Что было делать? Идти в юнкера и присоединиться к венгерскому походу? Служить? Ехать в Ясную Поляну? Толстой избрал последнее и, прихватив с собой пьяницу музыканта Рудольфа, поразившего его своим необычайным талантом, Толстой уехал в Ясную Поляну. Он записался в Туле на службу в канцелярию Тульского Дворянского Собрания, продолжая вести тот же образ жизни, проводя время в кутежах с цыганами, играя в карты и находя отдых и успокоение только в Ясной Поляне.
«Я не могу не вспомнить моей холостой жизни с ней [Т. А. Ергольской] в Ясной Поляне, в особенности осенними и зимними длинными вечерами, — писал он в своих «Воспоминаниях». — И эти вечера остались для меня чудесным воспоминанием»… «После дурной жизни в Туле, у соседей, с картами, цыганами, охотой, глупым тщеславием, вернешься домой, придешь к ней (тетеньке), по старой привычке поцелуешься с ней рука в руку, я — ее милую, энергическую, она — мою грязную, порочную руку… и сядешь в покойное кресло. Она знает все, что я делал, жалеет об этом, но никогда не упрекнет, всегда с той же ровной лаской, с любовью».

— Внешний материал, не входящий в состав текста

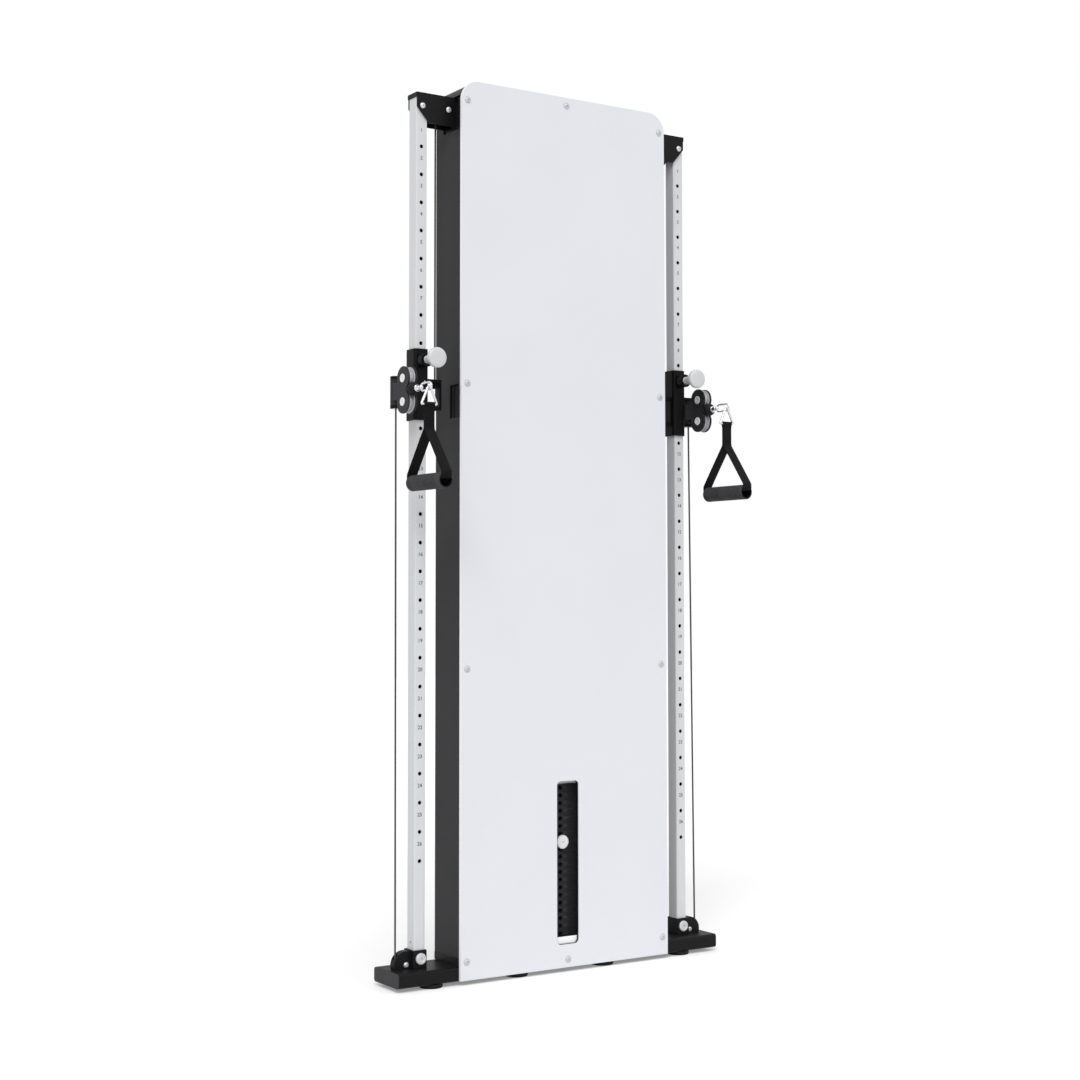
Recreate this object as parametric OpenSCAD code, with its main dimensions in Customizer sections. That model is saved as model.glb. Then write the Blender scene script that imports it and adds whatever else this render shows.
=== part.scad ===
// Wall pulley weight stack.
// A slim weight tower stands on a low base beam, with a numbered column on each side of it.
// A carriage slides on each column and carries a swivelling pulley block and a handle.
// Millimetres, +Z up. X = 0 is the middle of the tower, Y = 0 is the columns' front face with
// +Y towards the wall, and Z = 0 is the floor.

/* [Tower] */
// Height of the front panel's top edge above the floor
tower_h = 2220; // [2100:10:2300]
// Half width of the tower's housing, over its side skins
tower_half_w = 310; // [306:1:316]
// Thickness of the sheet steel skins
skin = 2; // [1.5:0.5:3]
// How far the front panel stands out past the housing, at the sides and the top
panel_lip = 2; // [1:0.5:4]
// Depth of the folded front panel
panel_depth = 8; // [6:1:12]
// Radius of the front panel's top corners
panel_corner_r = 50; // [30:5:60]
// Height of the front panel's lower edge above the floor
panel_bottom_z = 12; // [11:1:20]
// Width of the fold inside the side skins and the top cover, which takes the panel's screws
fold_w = 27; // [22:1:32]
// Head diameter of the panel screws
screw_head_d = 18; // [14:1:20]
// Height of the panel screws' heads
screw_head_h = 3.5; // [2:0.5:5]
// Distance of the panel screws in from the sides of the housing
screw_in = 15; // [12:1:20]
// Height of the lowest side screws of the panel above the floor
screw_low_z = 57; // [50:1:70]
// Height of the second side screws of the panel above the floor
screw_mid_z = 762; // [700:1:800]
// Height of the third side screws of the panel above the floor
screw_high_z = 1463; // [1400:1:1500]

/* [Slot in the front panel] */
// Width of the slot
slot_w = 65; // [55:1:80]
// Height of the slot's lower end
slot_z = 69; // [60:1:75]
// Height of the slot's upper end
slot_top_z = 475; // [470:1:490]
// Corner radius of the slot
slot_r = 11; // [5:1:20]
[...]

В этот очень дурной для него, как он говорил, период времени, он находил некоторое успокоение в музыке. Талантливый немец Рудольф вдохновил его. Он томился… Художественная натура его искала проявления, и он решил, что может сделаться великим музыкантом–композитором. Он часами играл на рояле, вдохновляясь сочетаниями звуков, пытаясь даже сочинить свою теорию под заглавием: «Основные начала музыки и правила для изучения оной».
Музыка всегда сильно действовала на Толстого. Моцарт, Гайдн, Шуберт, Шопен были любимыми его композиторами. Но любовь к классической музыке не мешала ему любить и народную и цыганскую песню.
В то время в Туле бьш прекрасный хор цыган, и Лев вместе со своим братом Сергеем были у них завсегдатаями. Большинство русской аристократической молодежи увлекались в то время цыганами. К ним влекла их бесшабашная, разгульная жизнь, музыкальность, доброта и ласковая простота их женщин, причем, как ни странно, была какая–то патриархальность в укладе их жизни, строгость и чистота нравов. Редко случалось, чтобы девушка или женщина соглашалась жить с мужчиной вне брака. Собирались цыгане обычно на чьей–нибудь квартире, в предместьях Тулы. Составлялся хор. Женщины, в разноцветных платьях, ярких повязках, с перекинутыми цветными шалями через одно плечо, рассаживались полукругом впереди, за ними выстраивались стройные, смуглые човалы с гитарами, в разноцветных шелковых рубахах и плисовых безрукавках. Перебирая струны, стоя впереди хора, дирижер вдруг едва заметно поводил гитарой и тихо, чуть слышно, одним дружным вздохом поднималась песня; громче и громче, быстрее, резче звенели богатые, могучие аккорды гитаристов. Темп все ускорялся, гости в такт притоптывали ногами; быстрее, быстрее, громче, не теряя ритма, гитаристы уже всей кистью били по струнам, и вдруг спокойно выплывали цыганки, одна, другая. Они шли, то простирая к кому–то руки, то падая вперед, то, гордо откинув голову, снова опрокидывались назад, дрожа плечами и отбивая чечетку. Сверкали зубы, тряслись на шее золотые монисты. Кричали и гикали човалы, какими–то гортанными, отрывистыми восклицаниями поощряли сами себя плясуньи, кричали гости. И вдруг из задних рядов вылетал плясун–човал. Он бил себя руками о колени, бил о пол, как сатана, кружился между двумя женщинами, метался между ними в бешеной чечотке, темп нарастал, гиканье становилось громче, гости кричали, возбуждение доходило до крайних пределов. Последний аккорд гитар, плясуны замирали… наступала тишина.